IMM staffer Michael Chiasson said the Monitor will review MISO’s questions but declined to comment on the transfer limit. The Monitor’s State of the Market report recommended improving the modeling on transfers by introducing a derating factor representing the probability that MISO neighbors will request a reduction from the 2,500-MW transfer limit because of an emergency. (See Monitor’s State of the Market Report Seeks Changes to MISO ELMP.)
Stakeholder input on the matter is requested before the Aug. 31-Sept. 1 RASC meeting.
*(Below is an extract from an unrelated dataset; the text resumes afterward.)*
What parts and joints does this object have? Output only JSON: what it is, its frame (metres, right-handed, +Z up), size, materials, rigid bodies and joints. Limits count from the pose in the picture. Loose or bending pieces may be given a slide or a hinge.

MISO hopes to adopt a solution for the 2017/18 PRA.
MISO Inserting More Deadlines into PRA Timeline
MISO wants more official deadlines for market participants worked into the PRA timeline, Manager of Resource Adequacy John Harmon said.
The RTO is proposing to attach explicit due dates to multiple data submittals made before the auction, including quarterly Generating Availability Data System figures, annual output data for run-of-river and biomass resources, load forecast revisions after Nov. 1 and the unforced capacity value confirmation.
“These [requirements] aren’t new, but we’ve never had definitive dates. No new action is required … but a lot of market participants said, ‘I didn’t know you needed this by this date,’” Harmon said. “We had trouble during the last auction working with folks to make sure deadlines were met.”
The RTO will also attach consequences to missed deadlines, Harmon said, but not before MISO Client Relations reaches out to market participants about delinquent information. After that, MISO will process late submissions in monthly “batches” rather than on an individual basis and could deny requests for late submissions altogether, possibly disqualifying the market participant from offering in the PRA.